Hilbert estimates he has lost around RMB 4.5 million (around AU$755,000) he invested in the business, plus another RMB 300,00-400,000 (AU$50,000-67,000) in equipment removed before the building was demolished. He has yet to have his rental deposit returned, let alone receive any compensation.
While the Wangs and Tim Hilbert come from vastly different backgrounds, their experiences at the hands of developers have followed distinctly similar patterns. When asked if they were shocked by the violent tactics employed by the Zhongfu Group, the Wangs reply, "Not really — we’ve heard of this kind of thing before." Their daughter adds that she has colleagues who have endured similar intimidation from other developers around Shanghai. Of his battle in Beijing, Tim Hilbert comments, "I have now been to about 18 different government offices, some of them multiple times. At many of them I was in a sea of Chinese people experiencing the same problem."
There have also been multiple reports of forced evictions in China’s urban centres in the international press, particularly in the lead up to the 2008 Beijing Olympics. More surprisingly, the English-language Chinese state press recently reported protests in Beijing against forced relocations around the new China Central Television building in the capital’s CBD. Earlier this month, the Sydney Morning Herald carried a story about a Chinese-Australian couple whose private hydro-electric power project in China’s northeast was threatened with destruction if they didn’t hand a stake in the business to local cadres.

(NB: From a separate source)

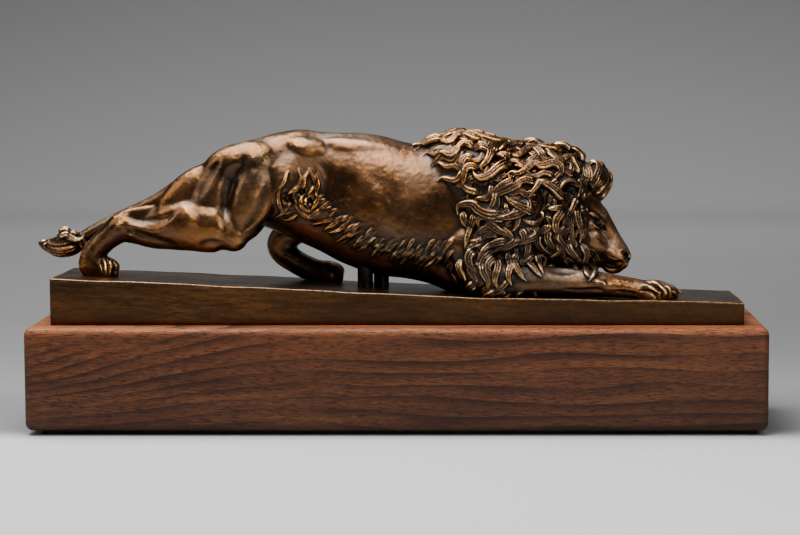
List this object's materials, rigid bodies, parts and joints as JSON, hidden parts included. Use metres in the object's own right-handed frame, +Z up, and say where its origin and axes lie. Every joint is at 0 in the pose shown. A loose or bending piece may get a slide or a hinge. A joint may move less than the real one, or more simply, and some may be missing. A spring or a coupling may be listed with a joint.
{
  "type": "lion sculpture",
  "caption": "Bronze lion stretching low over its forepaws, long wavy mane, on a sloping bronze slab fixed to a rounded walnut block with a felt underside",
  "frame": {"origin": "middle of the felt pad's underside, on the surface that the sculpture stands on", "axes": "+X the way the lion faces, along the block; +Y to the lion's left; +Z up"},
  "size_m": [0.5053, 0.126, 0.2069],
  "materials": {
    "lion_bronze": "brown patina, hair and edges rubbed golden",
    "slab_bronze": "dark brown patina, satin",
    "walnut": "oiled walnut, satin",
    "felt": "dark felt"
  },
  "bodies": {
    "root": {"lion": "lion_bronze", "bronze_slab": "slab_bronze", "walnut_plinth": "walnut", "felt_pad": "felt"}
  },
  "joints": []
}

In short, there is considerable evidence to suggest a systematic land grab is taking place in China’s key urban centres, with developers supported by courts, police and local government in often violent attempts to force residents and small businesses from their homes and commercial properties with little or no compensation. Investors, it seems, have no guarantee their property or investments will be protected. More seriously, local communities are being destroyed and residents forcibly relocated to peripheral areas to make way for upmarket housing and state-sponsored showcase projects.
While much of the day-to-day corruption in China relates to the excesses of local authorities, it defies belief that the central government is not aware of the land grab underpinning major transformations in China’s biggest cities. The question is how deep the financial involvement of the authorities goes, and how far up the government hierarchy complicity in the violence and intimidation extends.
*Real names withheld at the request of the family.